Hello I'm a Christian that joined the board to learn more about the background of the Bible. A decade ago, I bought a Jewish Study Bible and was intrigued by some of the ideas in the footnotes, and Introduction section. One idea that intrigued me was the notion of "God as Cohen", in speaking of the Genesis creation. (The article speaks in terms of microcosm and compares the Genesis account to other far "Near Eastern Creation stories".) The article mentions God being like a priest because He a) gives blessings, b)consecrates the Sabbath, and c) parallels are seen between constructing the Earth and the construction of the Tabernacle. Anyway I was wondering if anyone had more to add to this topic? I find it intriguing but difficult because many times when I think of the roles God plays, other roles like King, Father etc. seem equally or even more true than God acting as a Cohen / Old Testament priest.
The Talmud (Sanhedrin 39a) describes a conversation between a Min (heretic) and R. Abbahu:
A certain Min said to R`Abbahu: Your God is a priest [Kohen], since it is written, That they take for me Terumah [wave offering--this is the same word used for one of the priestly offerings].
Now, when He had buried Moses, wherein did He bathe [after contact with the corpse]?
Should you reply, In water: is it not written, Who hath measured the waters in the hollow of His hand? [R' Abbahu answered,] 'He bathed in fire, for it is written, Behold the Lord will come in fire.' [Asked the min,] 'Is then purification by fire effective? ' 'On the contrary,' he replied, 'bathing [for purposes of purification] should essentially be in fire, for it is written, And all that abideth not the fire ye shall make to go through the water.'
Given that the role of Cohen is defined by God in the Torah, it seems unlikely that that role would exert an influence on His behavior, rather than the other way around.
Along the lines you suggest, but in the opposite direction, many traditional commentaries describe many or even all of the Commandments as containing the intention of imitatio Dei. One commentator whose interpretations of intent and symbolism of the Commandments I particularly appreciate, R' Samson Raphael Hirsch, mentions this theme many times in his commentary on the Torah.

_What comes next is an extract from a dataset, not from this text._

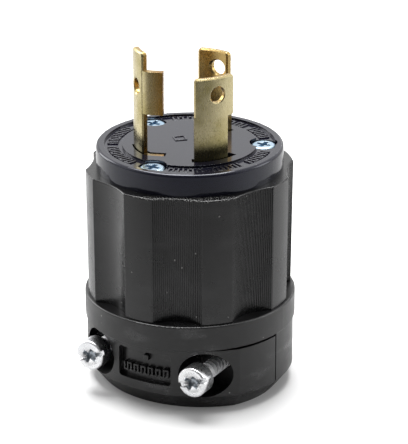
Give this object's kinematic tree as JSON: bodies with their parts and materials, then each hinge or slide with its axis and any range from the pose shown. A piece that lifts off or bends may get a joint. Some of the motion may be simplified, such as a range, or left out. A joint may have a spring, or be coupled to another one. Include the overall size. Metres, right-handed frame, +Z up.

In particular (off the top of my head for now):
In the vicinity of Exodus 28 (if I recall correctly), he interprets the special roles of the Cohen and the Cohen Gadol (High Priest). I don't remember whether he talks about imitatio Dei particularly there, but he does explain the Cohen as embodying an ideal of the types of dedication and behavior Jews are meant to exhibit.
I'm pretty sure that he incorporates imitatio Dei in his explanation of the Cohen's role in "placing God's name upon the people" in the "Preistly Blessing" described in Numbers 6:22-27.
(I'll look these up later and provide more precise references and quotations.)